**REQUIREMENT:**
Reproduce, word for word, only the lines from the one containing "add('connector_shell', connectorShell(), blackPlastic);" through the one containing "zip(*points))), Vector(map(max, zip(*points)))", both included.

### DATA EXCERPT

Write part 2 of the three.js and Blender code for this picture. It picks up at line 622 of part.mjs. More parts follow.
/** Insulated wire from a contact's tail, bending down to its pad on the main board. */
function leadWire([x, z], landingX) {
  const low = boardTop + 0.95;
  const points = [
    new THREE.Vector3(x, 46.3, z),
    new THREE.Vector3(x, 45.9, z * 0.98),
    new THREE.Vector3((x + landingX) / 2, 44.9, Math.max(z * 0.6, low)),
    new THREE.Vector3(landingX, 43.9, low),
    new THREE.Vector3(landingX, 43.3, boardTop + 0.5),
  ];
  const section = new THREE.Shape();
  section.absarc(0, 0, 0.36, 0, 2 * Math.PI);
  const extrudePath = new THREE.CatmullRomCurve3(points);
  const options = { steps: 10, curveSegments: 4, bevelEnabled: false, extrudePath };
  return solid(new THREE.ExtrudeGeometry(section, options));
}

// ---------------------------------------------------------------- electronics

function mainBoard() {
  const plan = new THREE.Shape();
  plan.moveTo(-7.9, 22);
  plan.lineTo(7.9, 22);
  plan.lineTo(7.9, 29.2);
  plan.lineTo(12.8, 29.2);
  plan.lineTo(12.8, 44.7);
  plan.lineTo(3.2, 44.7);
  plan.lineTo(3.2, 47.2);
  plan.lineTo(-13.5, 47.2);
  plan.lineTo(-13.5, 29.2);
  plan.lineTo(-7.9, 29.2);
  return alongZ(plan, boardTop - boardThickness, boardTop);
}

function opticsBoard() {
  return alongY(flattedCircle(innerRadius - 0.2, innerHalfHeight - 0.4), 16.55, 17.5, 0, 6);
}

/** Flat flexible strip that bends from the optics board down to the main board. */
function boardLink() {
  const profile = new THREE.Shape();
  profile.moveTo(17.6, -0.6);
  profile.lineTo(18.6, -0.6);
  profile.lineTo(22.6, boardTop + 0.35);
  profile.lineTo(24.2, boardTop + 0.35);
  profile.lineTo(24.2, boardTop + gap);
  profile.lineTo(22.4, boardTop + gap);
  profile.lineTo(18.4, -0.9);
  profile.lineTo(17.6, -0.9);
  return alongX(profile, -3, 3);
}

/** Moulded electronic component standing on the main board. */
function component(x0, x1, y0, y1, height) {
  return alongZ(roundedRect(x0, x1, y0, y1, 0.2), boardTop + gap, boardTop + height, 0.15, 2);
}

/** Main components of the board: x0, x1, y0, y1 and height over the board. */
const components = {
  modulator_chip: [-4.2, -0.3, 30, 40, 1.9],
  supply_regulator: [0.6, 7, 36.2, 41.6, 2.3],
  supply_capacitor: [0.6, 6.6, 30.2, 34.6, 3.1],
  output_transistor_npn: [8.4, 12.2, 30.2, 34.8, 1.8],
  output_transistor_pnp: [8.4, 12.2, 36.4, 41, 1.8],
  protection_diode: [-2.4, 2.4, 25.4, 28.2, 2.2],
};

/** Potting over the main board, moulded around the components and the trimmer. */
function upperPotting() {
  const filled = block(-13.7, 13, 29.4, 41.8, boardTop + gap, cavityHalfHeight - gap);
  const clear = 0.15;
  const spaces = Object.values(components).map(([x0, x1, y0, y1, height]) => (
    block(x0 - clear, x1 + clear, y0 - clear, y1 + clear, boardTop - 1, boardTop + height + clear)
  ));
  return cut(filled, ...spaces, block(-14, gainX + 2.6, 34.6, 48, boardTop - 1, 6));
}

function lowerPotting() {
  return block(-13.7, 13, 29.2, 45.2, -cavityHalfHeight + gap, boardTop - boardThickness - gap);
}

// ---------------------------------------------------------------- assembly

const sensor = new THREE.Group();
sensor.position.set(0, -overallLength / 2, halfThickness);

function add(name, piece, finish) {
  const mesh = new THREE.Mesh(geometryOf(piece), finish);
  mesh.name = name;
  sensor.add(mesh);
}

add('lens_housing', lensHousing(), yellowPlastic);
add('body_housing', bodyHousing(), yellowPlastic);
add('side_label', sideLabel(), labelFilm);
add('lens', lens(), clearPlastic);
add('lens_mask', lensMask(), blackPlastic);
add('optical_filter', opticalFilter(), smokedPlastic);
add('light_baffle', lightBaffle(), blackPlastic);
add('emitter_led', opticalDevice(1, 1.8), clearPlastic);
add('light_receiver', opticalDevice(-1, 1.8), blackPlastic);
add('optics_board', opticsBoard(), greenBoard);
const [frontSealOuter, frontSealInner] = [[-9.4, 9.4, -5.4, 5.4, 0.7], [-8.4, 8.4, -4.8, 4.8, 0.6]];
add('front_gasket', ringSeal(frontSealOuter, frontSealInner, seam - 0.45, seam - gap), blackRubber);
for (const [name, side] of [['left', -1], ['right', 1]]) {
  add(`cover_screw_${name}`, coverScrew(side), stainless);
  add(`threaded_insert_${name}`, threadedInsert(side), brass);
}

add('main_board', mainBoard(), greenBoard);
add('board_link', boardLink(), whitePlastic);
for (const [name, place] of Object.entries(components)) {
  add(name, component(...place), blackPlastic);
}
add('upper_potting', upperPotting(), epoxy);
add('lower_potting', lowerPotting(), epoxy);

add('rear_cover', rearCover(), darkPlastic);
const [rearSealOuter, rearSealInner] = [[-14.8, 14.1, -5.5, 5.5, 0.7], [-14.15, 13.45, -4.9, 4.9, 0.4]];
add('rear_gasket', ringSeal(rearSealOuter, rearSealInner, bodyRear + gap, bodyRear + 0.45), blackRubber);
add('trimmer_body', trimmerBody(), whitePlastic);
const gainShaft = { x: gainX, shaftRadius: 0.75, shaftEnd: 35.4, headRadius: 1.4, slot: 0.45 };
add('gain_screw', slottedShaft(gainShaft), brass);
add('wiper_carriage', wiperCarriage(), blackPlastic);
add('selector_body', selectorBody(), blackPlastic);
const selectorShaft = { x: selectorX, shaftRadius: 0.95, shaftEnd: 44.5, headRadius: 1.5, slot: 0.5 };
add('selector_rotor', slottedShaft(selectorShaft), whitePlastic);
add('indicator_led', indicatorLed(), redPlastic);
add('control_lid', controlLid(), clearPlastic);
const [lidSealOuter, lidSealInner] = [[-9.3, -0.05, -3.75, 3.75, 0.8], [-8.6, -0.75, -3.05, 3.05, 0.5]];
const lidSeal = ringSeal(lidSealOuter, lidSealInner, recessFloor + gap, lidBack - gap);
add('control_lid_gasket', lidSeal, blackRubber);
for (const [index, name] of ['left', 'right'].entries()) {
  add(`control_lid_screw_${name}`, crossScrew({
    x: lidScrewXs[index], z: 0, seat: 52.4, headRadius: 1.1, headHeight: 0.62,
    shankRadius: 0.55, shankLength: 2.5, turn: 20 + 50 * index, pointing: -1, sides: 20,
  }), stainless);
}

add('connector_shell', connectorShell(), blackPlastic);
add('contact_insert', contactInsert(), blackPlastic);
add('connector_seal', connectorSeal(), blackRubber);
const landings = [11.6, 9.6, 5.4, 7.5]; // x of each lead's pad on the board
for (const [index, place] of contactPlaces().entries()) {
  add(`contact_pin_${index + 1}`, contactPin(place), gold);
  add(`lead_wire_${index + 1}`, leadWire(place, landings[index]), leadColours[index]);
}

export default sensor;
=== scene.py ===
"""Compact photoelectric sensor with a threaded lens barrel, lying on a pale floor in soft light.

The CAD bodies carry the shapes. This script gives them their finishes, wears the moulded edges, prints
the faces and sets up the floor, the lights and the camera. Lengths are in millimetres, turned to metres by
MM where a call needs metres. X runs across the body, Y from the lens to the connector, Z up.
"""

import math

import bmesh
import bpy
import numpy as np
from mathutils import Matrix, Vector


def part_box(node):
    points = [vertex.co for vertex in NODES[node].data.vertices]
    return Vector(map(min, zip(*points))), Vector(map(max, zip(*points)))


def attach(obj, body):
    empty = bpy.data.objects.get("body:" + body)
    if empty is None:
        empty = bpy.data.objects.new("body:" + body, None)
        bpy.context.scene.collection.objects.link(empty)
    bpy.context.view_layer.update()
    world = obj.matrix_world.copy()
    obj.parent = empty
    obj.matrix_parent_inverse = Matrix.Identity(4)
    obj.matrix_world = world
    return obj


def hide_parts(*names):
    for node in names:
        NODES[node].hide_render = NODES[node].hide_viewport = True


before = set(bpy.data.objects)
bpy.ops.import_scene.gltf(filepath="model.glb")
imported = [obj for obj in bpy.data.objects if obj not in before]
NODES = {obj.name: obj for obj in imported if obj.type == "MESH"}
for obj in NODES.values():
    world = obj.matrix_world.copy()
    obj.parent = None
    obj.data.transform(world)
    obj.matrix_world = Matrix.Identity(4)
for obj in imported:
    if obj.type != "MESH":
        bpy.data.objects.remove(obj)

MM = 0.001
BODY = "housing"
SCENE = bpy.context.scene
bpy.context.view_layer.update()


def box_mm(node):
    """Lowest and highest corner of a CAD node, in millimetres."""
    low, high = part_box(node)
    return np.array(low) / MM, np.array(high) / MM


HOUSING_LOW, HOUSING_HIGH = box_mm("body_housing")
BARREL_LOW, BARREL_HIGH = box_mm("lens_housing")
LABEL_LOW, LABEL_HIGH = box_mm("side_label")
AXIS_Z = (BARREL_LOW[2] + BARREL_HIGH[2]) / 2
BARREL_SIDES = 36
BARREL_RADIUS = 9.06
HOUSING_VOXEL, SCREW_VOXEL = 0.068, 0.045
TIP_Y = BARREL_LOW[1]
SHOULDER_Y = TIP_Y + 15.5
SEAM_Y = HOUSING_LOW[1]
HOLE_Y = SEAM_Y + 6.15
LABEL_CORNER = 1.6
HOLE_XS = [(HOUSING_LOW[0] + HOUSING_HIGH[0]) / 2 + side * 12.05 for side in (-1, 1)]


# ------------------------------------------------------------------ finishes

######

**RESULT FOR THIS EXERCISE:**
add('connector_shell', connectorShell(), blackPlastic);
add('contact_insert', contactInsert(), blackPlastic);
add('connector_seal', connectorSeal(), blackRubber);
const landings = [11.6, 9.6, 5.4, 7.5]; // x of each lead's pad on the board
for (const [index, place] of contactPlaces().entries()) {
  add(`contact_pin_${index + 1}`, contactPin(place), gold);
  add(`lead_wire_${index + 1}`, leadWire(place, landings[index]), leadColours[index]);
}

export default sensor;
=== scene.py ===
"""Compact photoelectric sensor with a threaded lens barrel, lying on a pale floor in soft light.

The CAD bodies carry the shapes. This script gives them their finishes, wears the moulded edges, prints
the faces and sets up the floor, the lights and the camera. Lengths are in millimetres, turned to metres by
MM where a call needs metres. X runs across the body, Y from the lens to the connector, Z up.
"""

import math

import bmesh
import bpy
import numpy as np
from mathutils import Matrix, Vector


def part_box(node):
    points = [vertex.co for vertex in NODES[node].data.vertices]
    return Vector(map(min, zip(*points))), Vector(map(max, zip(*points)))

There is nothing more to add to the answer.